[Python-ideas] Python Users Aren't Perfect

Ned Batchelder ned at nedbatchelder.com
Thu Dec 15 22:54:16 CET 2011

On 12/15/2011 4:24 PM, Ethan Furman wrote:
> Ned Batchelder wrote:
>>   On 12/15/2011 3:59 PM, Tim Delaney wrote:
>>> On 16 December 2011 07:42, Ned Batchelder wrote:
>>>     This is another place where Python is inconsistent.  We're told,
>>>     "lists are for homogenous sequences of varying length, like a C
>>>     array; tuples are for heterogenous aggregations of known length,
>>>     like a C struct."   Then we define a function foo(*args), and
>>>     Python gives us a tuple!  :-(
>>> How is that inconsistent? At the point where the tuple is 
>>> constructed, it has a known length. And it's definitely a 
>>> heterogenous aggregation.
>>> I think where you're getting confused is that you're thinking of a 
>>> *single* struct definition for every tuple.

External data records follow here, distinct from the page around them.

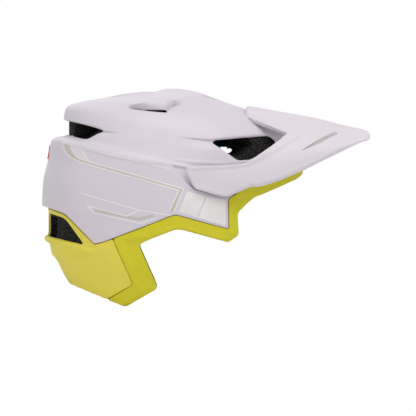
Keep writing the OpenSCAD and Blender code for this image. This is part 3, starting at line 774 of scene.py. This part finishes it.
def pastLine(u, v, line):
    # Distance past a polyline, on its right as it is drawn
    best = np.full(len(u), 1e9)
    sign = np.ones(len(u))
    for (x0, y0), (x1, y1) in zip(line, line[1:]):
        dx, dy = x1 - x0, y1 - y0
        t = np.clip(((u - x0) * dx + (v - y0) * dy) / (dx * dx + dy * dy), 0, 1)
        d = np.hypot(u - x0 - t * dx, v - y0 - t * dy)
        s = np.sign((v - y0) * dx - (u - x0) * dy)
        sign = np.where(d < best, s, sign)
        best = np.minimum(best, d)
    return best * -sign


def trimRelief(co):
    x, z = co[:, 0], co[:, 2]
    rim = rolled(awayFrom(x, z, rimEdge, closed=False), trimLook["rimRoll"])
    seam = rolled(awayFrom(x, z, softTrim), trimLook["seamRoll"])
    leg = ease(-z, 30, 40) * (x < 0)
    past = pastLine(x, z, facetLine)
    rise = trimLook["rise"]
    facet = np.where(past > 0, rise * (1 - ease(past, 0, 8)), rise + trimLook["facet"] * past)
    front = pastLine(x, z, frontBevel)
    bevel = trimLook["facet"] * np.minimum(front, 0) * (x > 66) * (z < 16)
    under = np.maximum(facet * leg + bevel, trimLook["deepest"])
    return np.maximum(np.minimum(rim, seam) + under, trimLook["deepest"] - 0.2), under


def buildTrim():
    bm = ringSheet(trimRings)
    edged(bm, trimOutline, trimLook["corner"], (0.5, 1.5))
    lined(bm, [facetLine, frontBevel])
    keptWithin(bm, [softTrim])
    cleaned(bm)
    trim = thickened(bm, "trimSkin", trimRelief, trimLook["thickness"], brightPaint)
    return settled(trim, "helmet", "bright_yellow", "lower_trim")


def coverRelief(co):
    x, z = co[:, 0], co[:, 2]
    side = np.abs(co[:, 1])
    seam = rolled(awayFrom(x, z, softCover), coverLook["seamRoll"])
    vent = np.where(side > 4.5, rolled(awayFrom(x, z, softLow), coverLook["ventRoll"]), 0)
    ridge = pastLine(x, z, coverRidge)
    lip = coverLook["lip"] * np.sqrt(np.maximum(0, 1 - (ridge / coverLook["lipHalf"]) ** 2))
    lip = lip * (1 - ease(x, -88, -70))
    scoop = -coverLook["scoop"] * np.exp(-((ridge + 5.5) / 3.0) ** 2) * windowed(x, -100, -90, -84, -68)
    fold = -coverLook["fold"] * np.clip(pastLine(x, z, coverFold), 0, 6)
    crease = -coverLook["crease"] * np.clip(pastLine(x, z, coverCrease), 0, 5) * (z < -36)
    under = np.maximum(lip + scoop + fold + crease, coverLook["deepest"])
    return under + np.minimum(seam, vent), under


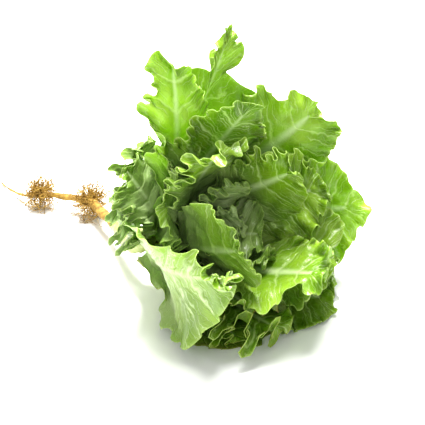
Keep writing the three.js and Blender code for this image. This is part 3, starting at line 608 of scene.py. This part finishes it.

But the concept you 
>>> should have is that each tuple has its own struct definition. And 
>>> with functions, the structure is defined at function call time.
>> Tim, this seems misguided to me.  Finish that foo function 
>> definition: it will *have* to have  "for a in args:"   Since I don't 
>> know the length of args when I write the function, I have to treat it 
>> as an unknown length.  What good is a "structure" that changes length 
>> and definition with every instance?  I think you're trying too hard 
>> to fit the reality into the theory.
> Python is a dynamic language -- why can't it have dynamic structs?
I honestly don't know how to interpret this.  In what way is it a 
"struct" if I have no idea how many fields it has, or how they might 
differ from each other?   I think we've lost the utility of this discussion.